▼▼▼

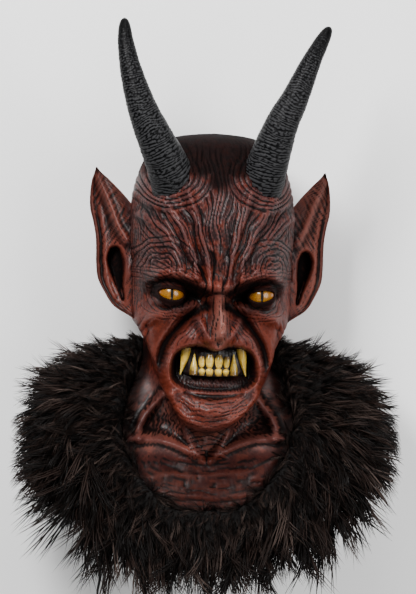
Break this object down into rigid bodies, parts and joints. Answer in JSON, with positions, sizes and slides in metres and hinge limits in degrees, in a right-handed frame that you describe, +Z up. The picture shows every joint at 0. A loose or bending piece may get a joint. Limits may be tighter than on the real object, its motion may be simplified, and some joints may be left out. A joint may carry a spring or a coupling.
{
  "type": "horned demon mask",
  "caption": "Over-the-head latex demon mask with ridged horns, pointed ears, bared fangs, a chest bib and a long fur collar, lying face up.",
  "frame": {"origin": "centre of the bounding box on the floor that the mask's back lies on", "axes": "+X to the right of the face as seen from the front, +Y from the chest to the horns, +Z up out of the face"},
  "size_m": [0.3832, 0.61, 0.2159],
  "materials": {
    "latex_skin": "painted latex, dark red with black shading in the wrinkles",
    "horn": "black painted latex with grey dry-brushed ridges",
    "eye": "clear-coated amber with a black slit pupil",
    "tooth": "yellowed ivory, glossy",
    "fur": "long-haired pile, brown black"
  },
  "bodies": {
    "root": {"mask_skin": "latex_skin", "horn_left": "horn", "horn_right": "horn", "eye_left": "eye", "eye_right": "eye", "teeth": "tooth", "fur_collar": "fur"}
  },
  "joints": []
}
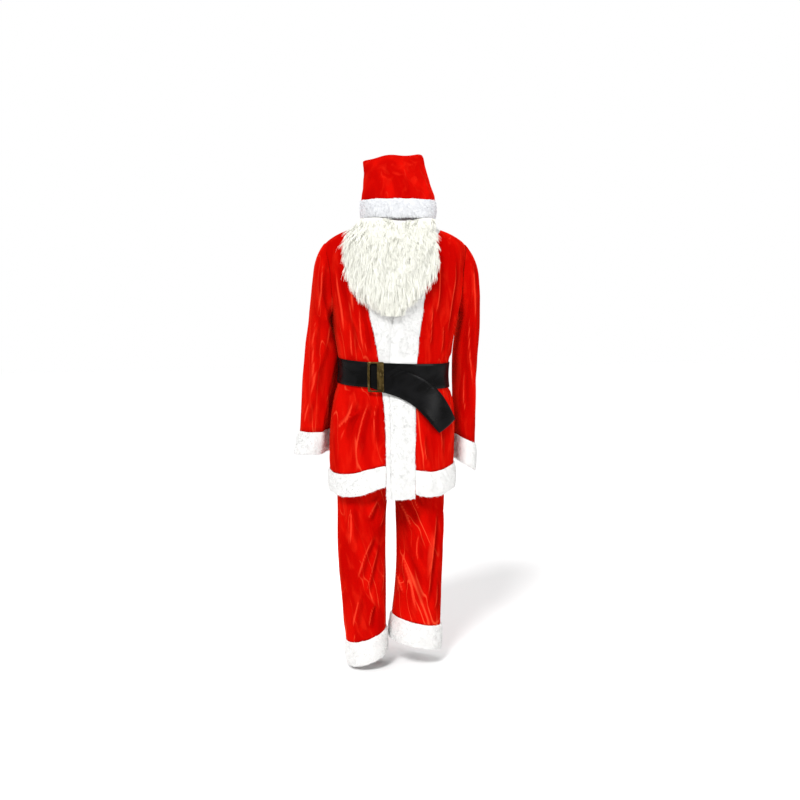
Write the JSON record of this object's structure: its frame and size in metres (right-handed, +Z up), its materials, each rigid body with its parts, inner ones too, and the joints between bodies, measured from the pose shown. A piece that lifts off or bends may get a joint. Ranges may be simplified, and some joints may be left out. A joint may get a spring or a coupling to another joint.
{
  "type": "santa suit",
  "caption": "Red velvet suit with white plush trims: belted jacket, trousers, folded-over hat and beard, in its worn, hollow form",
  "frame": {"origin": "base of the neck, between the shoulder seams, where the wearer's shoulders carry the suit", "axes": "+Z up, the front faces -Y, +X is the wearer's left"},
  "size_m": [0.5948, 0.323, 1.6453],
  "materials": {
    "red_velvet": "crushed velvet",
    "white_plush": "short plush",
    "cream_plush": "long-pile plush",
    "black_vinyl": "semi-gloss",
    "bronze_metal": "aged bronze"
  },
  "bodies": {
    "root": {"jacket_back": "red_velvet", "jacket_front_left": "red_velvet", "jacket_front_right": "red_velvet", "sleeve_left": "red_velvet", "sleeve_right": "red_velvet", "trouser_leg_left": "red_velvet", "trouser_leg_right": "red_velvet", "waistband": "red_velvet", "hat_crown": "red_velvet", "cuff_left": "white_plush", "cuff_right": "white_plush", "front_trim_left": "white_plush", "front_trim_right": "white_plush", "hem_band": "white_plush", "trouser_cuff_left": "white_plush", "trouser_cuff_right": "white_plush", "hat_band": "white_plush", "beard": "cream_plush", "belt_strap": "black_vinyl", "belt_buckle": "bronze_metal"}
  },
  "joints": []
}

▲▲▲

• TASK INSTRUCTIONS: Give the number of lines in the entries that hold the word "between", and nothing else.

• EXERCISE RESPONSE: 2